• _THE PROBLEM_: Nothing outside the stretch should be returned: give exactly the lines from the line containing "make_top_cover()" through the line containing "if empty is", including both.

++++ DATA PROVIDED ++++

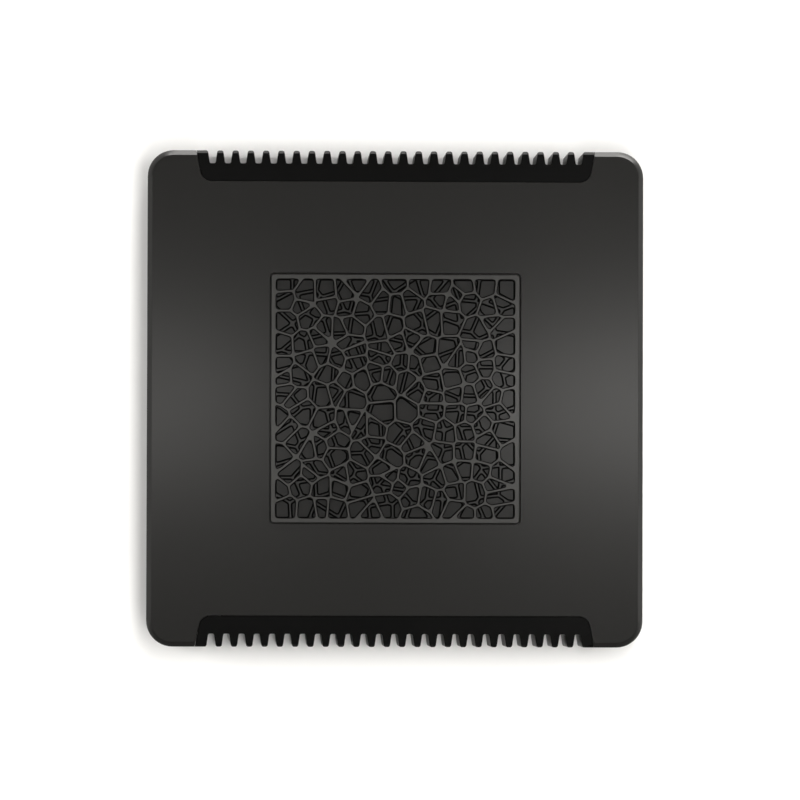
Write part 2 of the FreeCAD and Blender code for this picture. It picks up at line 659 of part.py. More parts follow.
def make_antennas():
    """Four bent-strip antennas: a raised arm on a feed leg and a ground leg."""
    add_sizes("Antennas", strip_thick=0.4, arm_length=30, arm_width=8, arm_height=10, leg_width=2.5,
              side_antenna_x=-82, side_antenna_y=50, end_antenna_x=62, end_antenna_y=70)
    places = {"rear_left": ("side_antenna_x", "side_antenna_y", False),
              "front_left": ("side_antenna_x", "-side_antenna_y", False),
              "rear_right": ("end_antenna_x", "end_antenna_y", True),
              "front_right": ("end_antenna_x", "-end_antenna_y", True)}
    for name, (x, y, along_x) in places.items():
        part = name + "_antenna"
        arm_sizes = ("arm_length", "arm_width") if along_x else ("arm_width", "arm_length")
        arm = block(part + "_arm", x, y, f"{BOARD_TOP} + arm_height - strip_thick", *arm_sizes,
                    "strip_thick")
        legs = []
        for index, place in enumerate(("arm_length / 2 - strip_thick / 2", "arm_length / 4")):
            leg_x = f"{x} - ({place})" if along_x else x
            leg_y = y if along_x else f"{y} - ({place})"
            leg_sizes = ("strip_thick", "leg_width") if along_x else ("leg_width", "strip_thick")
            legs.append(block(f"{part}_leg_{index}", leg_x, leg_y, BOARD_TOP, *leg_sizes,
                              "arm_height"))
        keep(joined(part, arm, *legs))


def make_power_parts():
    """Coils, capacitors and line transformers between the sockets and the cans."""
    add_sizes("Power parts", coil_side=8, coil_height=4.2, coil_x=66, coil_y=-46, coil_pitch=11,
              can_radius=4, can_tall=11, capacitor_x=77, capacitor_y=-57, capacitor_pitch=8.8,
              line_x=62, line_y=-1, line_pitch=19, line_length=9, line_width=16, line_tall=6)
    keep(group("power_coils", [block(f"coil_{index + 1}", "coil_x",
                                     f"coil_y + {index} * coil_pitch", BOARD_TOP, "coil_side",
                                     "coil_side", "coil_height") for index in (-1, 0, 1)]))
    keep(group("bulk_capacitors", [upright(f"capacitor_{index}", "capacitor_x",
                                           f"capacitor_y + ({index} - 0.5) * capacitor_pitch",
                                           BOARD_TOP, "can_radius", "can_tall")
                                   for index in (0, 1)]))
    keep(group("line_transformers", [block(f"transformer_{index + 1}", "line_x",
                                           f"line_y + {index} * line_pitch", BOARD_TOP,
                                           "line_length", "line_width", "line_tall")
                                     for index in (-1, 0, 1)]))


# ---------------------------------------------------------------- socket side

def make_jacks():
    """Four shielded network jacks with a stepped cavity, their contacts and their lamps."""
    add_sizes("Jacks", face_x=98.2, jack_wide=16, jack_tall=13.4, jack_deep=21, cavity_wide=11.9,
              cavity_tall=8.4, cavity_deep=14.5, cavity_low=3.2, latch_wide=6.2, latch_tall=1.6,
              wire_wide=0.4, wire_thick=0.35, wire_pitch=1.02, wire_run=10, wire_slope=14,
              wire_seat=0.3, wire_drop=0.6, wan_y=-40, lan_first=-19, lan_pitch=17,
              jack_lamp_y=5.6, jack_lamp_drop=1.7, jack_lamp_thick=0.2, jack_lamp_wide=2.8,
              jack_lamp_tall=1.3)
    rows = {"wan_jack": "wan_y", "lan_jack_1": "lan_first", "lan_jack_2": "lan_first + lan_pitch",
            "lan_jack_3": "lan_first + 2 * lan_pitch"}
    wires = []
    lamps = []
    for name, y in rows.items():
        shell = block(name + "_shell", "face_x - jack_deep / 2", y, BOARD_TOP, "jack_deep",
                      "jack_wide", "jack_tall")
        cavity = block(name + "_cavity", "face_x - cavity_deep / 2", y,
                       f"{BOARD_TOP} + cavity_low", "cavity_deep", "cavity_wide", "cavity_tall")
        latch = block(name + "_latch", "face_x - cavity_deep / 2", y,
                      f"{BOARD_TOP} + cavity_low - latch_tall", "cavity_deep", "latch_wide",
                      "latch_tall")
        keep(less(name, shell, joined(name + "_hollow", cavity, latch)))
        for index in range(8):
            wires.append(wire(f"{name}_wire_{index}", f"({y}) + {index - 3.5} * wire_pitch"))
        for index, sign in enumerate(("-", "+")):
            lamps.append(block(f"{name}_lamp_{index}", "face_x + jack_lamp_thick / 2",
                               f"({y}) {sign} jack_lamp_y",
                               f"{BOARD_TOP} + jack_tall - jack_lamp_drop", "jack_lamp_thick",
                               "jack_lamp_wide", "jack_lamp_tall"))
    keep(group("jack_contacts", wires))
    keep(group("jack_lamps", lamps))


def wire(name, y):
    """Sprung contact that slopes down towards the mouth of a jack."""
    item = doc.addObject("Part::Box", name)
    slope = FreeCAD.Rotation(Vector(0, 1, 0), value_of("wire_slope"))
    item.Placement = FreeCAD.Placement(Vector(), slope)
    bind(item, Length="wire_run", Width="wire_wide", Height="wire_thick")
    bind(item, Placement__Base__x="face_x - cavity_deep + wire_seat")
    bind(item, Placement__Base__y=f"({y}) - wire_wide / 2")
    bind(item, Placement__Base__z=f"{BOARD_TOP} + cavity_low + cavity_tall - wire_drop")
    return item


def make_usb_port():
    """Socket with a sheet shell and a plastic tongue."""
    add_sizes("Data port", port_y=33, port_wide=13.2, port_tall=7, port_deep=14, port_wall=0.4,
              port_back=1, tongue_tall=1.9, tongue_drop=0.5, tongue_short=2, tongue_slim=1)
    shell = block("usb_blank", "face_x - port_deep / 2", "port_y", BOARD_TOP, "port_deep",
                  "port_wide", "port_tall")
    room = block("usb_room", "face_x - port_deep / 2 + port_back", "port_y", f"{BOARD_TOP} + port_wall",
                 "port_deep", "port_wide - 2 * port_wall", "port_tall - 2 * port_wall")
    keep(less("usb_port_shell", shell, room))
    keep(block("usb_port_tongue", "face_x - port_deep / 2", "port_y",
               f"{BOARD_TOP} + port_tall - port_wall - tongue_tall - tongue_drop",
               "port_deep - tongue_short", "port_wide - 2 * port_wall - tongue_slim",
               "tongue_tall"))


def make_dc_jack():
    """Barrel inlet with its centre pin."""
    add_sizes("Power inlet", inlet_y=-62, inlet_wide=9.2, inlet_tall=11, inlet_deep=14,
              inlet_bore=3.1, inlet_hole_deep=9.5, inlet_rise=5.5, pin_radius=1,
              pin_inset=1)
    z = f"{BOARD_TOP} + inlet_rise"
    blank = block("inlet_blank", "face_x - inlet_deep / 2", "inlet_y", BOARD_TOP, "inlet_deep",
                  "inlet_wide", "inlet_tall")
    bore = level("inlet_hole", "face_x - inlet_hole_deep", "inlet_y", z, "inlet_bore",
                 "inlet_hole_deep + overcut")
    keep(less("dc_jack_housing", blank, bore))
    keep(level("dc_jack_pin", "face_x - inlet_hole_deep", "inlet_y", z, "pin_radius",
               "inlet_hole_deep - pin_inset"))


def make_power_button():
    """Square cap on a stem that slides in its switch, behind the panel's square hole."""
    add_sizes("Power button", power_y=62, power_z=18.5, cap_side=8, cap_front=99.2,
              flange_front=95.5, flange_side=10.4, flange_back=93, stem_radius=1.6,
              stem_end=85.5, switch_front=90, switch_deep=11, switch_wide=11, switch_tall=13,
              stem_gap=0.15, stem_travel=2)
    cap = block("power_cap", "(cap_front + flange_back) / 2", "power_y", "power_z - cap_side / 2",
                "cap_front - flange_back", "cap_side", "cap_side")
    flange = block("power_flange", "(flange_front + flange_back) / 2", "power_y",
                   "power_z - flange_side / 2", "flange_front - flange_back", "flange_side",
                   "flange_side")
    stem = level("power_stem", "stem_end", "power_y", "power_z", "stem_radius",
                 "flange_back - stem_end + overcut")
    keep(joined("power_button", cap, flange, stem))
    blank = block("power_switch_blank", "switch_front - switch_deep / 2", "power_y", BOARD_TOP,
                  "switch_deep", "switch_wide", "switch_tall")
    hole = level("power_switch_hole", "stem_end - stem_travel", "power_y", "power_z",
                 "stem_radius + stem_gap", "switch_front - stem_end + stem_travel + overcut")
    keep(less("power_switch_body", blank, hole))


def make_reset_switch():
    """Recessed switch behind a pinhole."""
    add_sizes("Reset", reset_y=46, reset_rise=3, reset_wide=6, reset_front=92.5,
              plunger_radius=1.1, plunger_front=94.6, plunger_end=90.5, plunger_travel=1,
              pinhole=1, pinhole_run=8)
    z = f"{BOARD_TOP} + reset_rise"
    blank = block("reset_blank", "reset_front - reset_wide / 2", "reset_y", BOARD_TOP,
                  "reset_wide", "reset_wide", "reset_wide")
    hole = level("reset_hole", "plunger_end - plunger_travel", "reset_y", z,
                 "plunger_radius + recess_gap",
                 "reset_front - plunger_end + plunger_travel + overcut")
    keep(less("reset_switch_body", blank, hole))
    keep(level("reset_plunger", "plunger_end", "reset_y", z, "plunger_radius",
               "plunger_front - plunger_end"))


def make_io_panel():
    """Thin plate behind the opening of the cover, pierced for each socket and control."""
    add_sizes("Panel", panel_top=34, panel_thick=1.7, panel_gap=0.2, panel_fit=0.2)
    middle = "case_side / 2 - wall - panel_gap - panel_thick / 2"
    blank = block("panel_blank", middle, "0", "skirt_bottom", "panel_thick", "2 * panel_half",
                  "panel_top - skirt_bottom")
    windows = (("wan", "wan_y", "jack_wide", BOARD_TOP, "jack_tall"),
               ("lan_1", "lan_first", "jack_wide", BOARD_TOP, "jack_tall"),
               ("lan_2", "lan_first + lan_pitch", "jack_wide", BOARD_TOP, "jack_tall"),
               ("lan_3", "lan_first + 2 * lan_pitch", "jack_wide", BOARD_TOP, "jack_tall"),
               ("usb", "port_y", "port_wide", BOARD_TOP, "port_tall"),
               ("inlet", "inlet_y", "inlet_wide", BOARD_TOP, "inlet_tall"),
               ("power", "power_y", "cap_side", "power_z - cap_side / 2", "cap_side"))
    tools = [block(f"window_{name}", middle, y, f"({z}) - panel_fit", "panel_thick + 2 * overcut",
                   f"{wide} + 2 * panel_fit", f"{tall} + 2 * panel_fit")
             for name, y, wide, z, tall in windows]
    tools.append(level("window_reset", "case_side / 2 - pinhole_run", "reset_y",
                       f"{BOARD_TOP} + reset_rise", "pinhole", "pinhole_run"))
    keep(less("io_panel", blank, *tools))


# ---------------------------------------------------------------- left side

def make_pair_button():
    """Round button that slides in the cover, over its right-angle switch."""
    add_sizes("Pairing button", pair_radius=4, pair_face=99.6, pair_flange=5.4,
              pair_flange_out=97.4, pair_flange_in=96, pair_stem=1.8, pair_stem_end=92.4,
              pair_switch_face=91, pair_switch_deep=6, pair_switch_wide=7, pair_switch_tall=12,
              nub_length=0.6, nub_radius=1.7)
    cap = level("pair_cap", "-pair_face", "pair_y", "side_z", "pair_radius",
                "pair_face - pair_flange_in")
    flange = level("pair_flange_disc", "-pair_flange_out", "pair_y", "side_z", "pair_flange",
                   "pair_flange_out - pair_flange_in")
    stem = level("pair_stem_bar", "-pair_flange_in - overcut", "pair_y", "side_z", "pair_stem",
                 "pair_flange_in - pair_stem_end + overcut")
    keep(joined("pair_button", cap, flange, stem))
    box = block("pair_switch_box", "pair_switch_deep / 2 - pair_switch_face", "pair_y", BOARD_TOP,
                "pair_switch_deep", "pair_switch_wide", "pair_switch_tall")
    nub = level("pair_switch_nub", "-pair_switch_face - nub_length", "pair_y", "side_z",
                "nub_radius", "nub_length + overcut")
    keep(joined("pair_switch_body", box, nub))


def make_status_light():
    """Board lamp and the clear rod that carries its light to the outside."""
    add_sizes("Status light", pipe_face=99.7, lamp_face=91, lamp_side=3.6, lamp_tall=9.9)
    keep(block("status_led", "lamp_side / 2 - lamp_face", "pipe_y", BOARD_TOP, "lamp_side",
               "lamp_side", "lamp_tall"))
    keep(level("status_light_pipe", "-pipe_face", "pipe_y", "side_z", "pipe_radius",
               "pipe_face - lamp_face"))


# ---------------------------------------------------------------- build, check and write

def check_all():
    """Stop at any object that failed and any finished sub-part without a sound shape."""
    doc.recompute()
    for item in doc.Objects:
        if "Invalid" in item.State or "Error" in item.State:
            raise RuntimeError(f"{item.Name} failed: {item.State}")
    for item in nodes:
        if item.Shape.isNull() or not item.Shape.isValid():
            raise RuntimeError(f"{item.Label} has no sound shape")


def write_all():
    os.makedirs("parts", exist_ok=True)
    for item in nodes:
        item.Shape.exportStep(f"parts/{item.Label}.step")
        print(item.Label, len(item.Shape.Solids), round(item.Shape.Volume, 1))


make_top_cover()
make_base_tray()
make_heatsinks()
make_feet()
make_rating_label()
make_lattice()
make_main_board()
make_chips()
make_heat_spreader()
make_screws()
make_antennas()
make_power_parts()
make_jacks()
make_usb_port()
make_dc_jack()
make_power_button()
make_reset_switch()
make_io_panel()
make_pair_button()
make_status_light()
check_all()
write_all()
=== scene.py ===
import math
import random

import bmesh
import bpy
from mathutils import Matrix, Vector
from mathutils.geometry import tessellate_polygon


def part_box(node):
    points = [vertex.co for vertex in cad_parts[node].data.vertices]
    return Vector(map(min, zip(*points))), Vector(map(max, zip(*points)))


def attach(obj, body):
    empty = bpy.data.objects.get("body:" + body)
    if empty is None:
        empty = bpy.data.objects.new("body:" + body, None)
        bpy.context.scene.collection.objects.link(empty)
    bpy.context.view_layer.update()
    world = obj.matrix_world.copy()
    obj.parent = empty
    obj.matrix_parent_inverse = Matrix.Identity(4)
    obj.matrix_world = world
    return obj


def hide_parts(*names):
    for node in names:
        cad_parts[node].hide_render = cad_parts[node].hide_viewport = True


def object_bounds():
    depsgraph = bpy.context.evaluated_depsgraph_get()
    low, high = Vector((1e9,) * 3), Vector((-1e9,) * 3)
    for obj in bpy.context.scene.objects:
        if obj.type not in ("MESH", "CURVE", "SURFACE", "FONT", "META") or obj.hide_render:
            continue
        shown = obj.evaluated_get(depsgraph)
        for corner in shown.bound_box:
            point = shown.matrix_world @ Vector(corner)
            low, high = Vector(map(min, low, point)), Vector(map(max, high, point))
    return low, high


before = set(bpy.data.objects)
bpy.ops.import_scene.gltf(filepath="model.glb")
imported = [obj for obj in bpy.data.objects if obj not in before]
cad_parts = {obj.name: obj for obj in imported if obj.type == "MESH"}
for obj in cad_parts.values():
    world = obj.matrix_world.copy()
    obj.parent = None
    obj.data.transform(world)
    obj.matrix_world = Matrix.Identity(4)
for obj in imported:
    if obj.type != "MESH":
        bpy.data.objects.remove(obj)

scene = bpy.context.scene
cad_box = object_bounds()

# ------------------------------------------------------------------ base tray
# The tray is the lower half of the case, injection moulded in black ABS with a fine spark
# finish. Vent slots, keyholes and screw recesses are moulded in, and the lid sits over its lip.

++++

• _TASK OUTPUT_:
make_top_cover()
make_base_tray()
make_heatsinks()
make_feet()
make_rating_label()
make_lattice()
make_main_board()
make_chips()
make_heat_spreader()
make_screws()
make_antennas()
make_power_parts()
make_jacks()
make_usb_port()
make_dc_jack()
make_power_button()
make_reset_switch()
make_io_panel()
make_pair_button()
make_status_light()
check_all()
write_all()
=== scene.py ===
import math
import random

import bmesh
import bpy
from mathutils import Matrix, Vector
from mathutils.geometry import tessellate_polygon


def part_box(node):
    points = [vertex.co for vertex in cad_parts[node].data.vertices]
    return Vector(map(min, zip(*points))), Vector(map(max, zip(*points)))


def attach(obj, body):
    empty = bpy.data.objects.get("body:" + body)
    if empty is None:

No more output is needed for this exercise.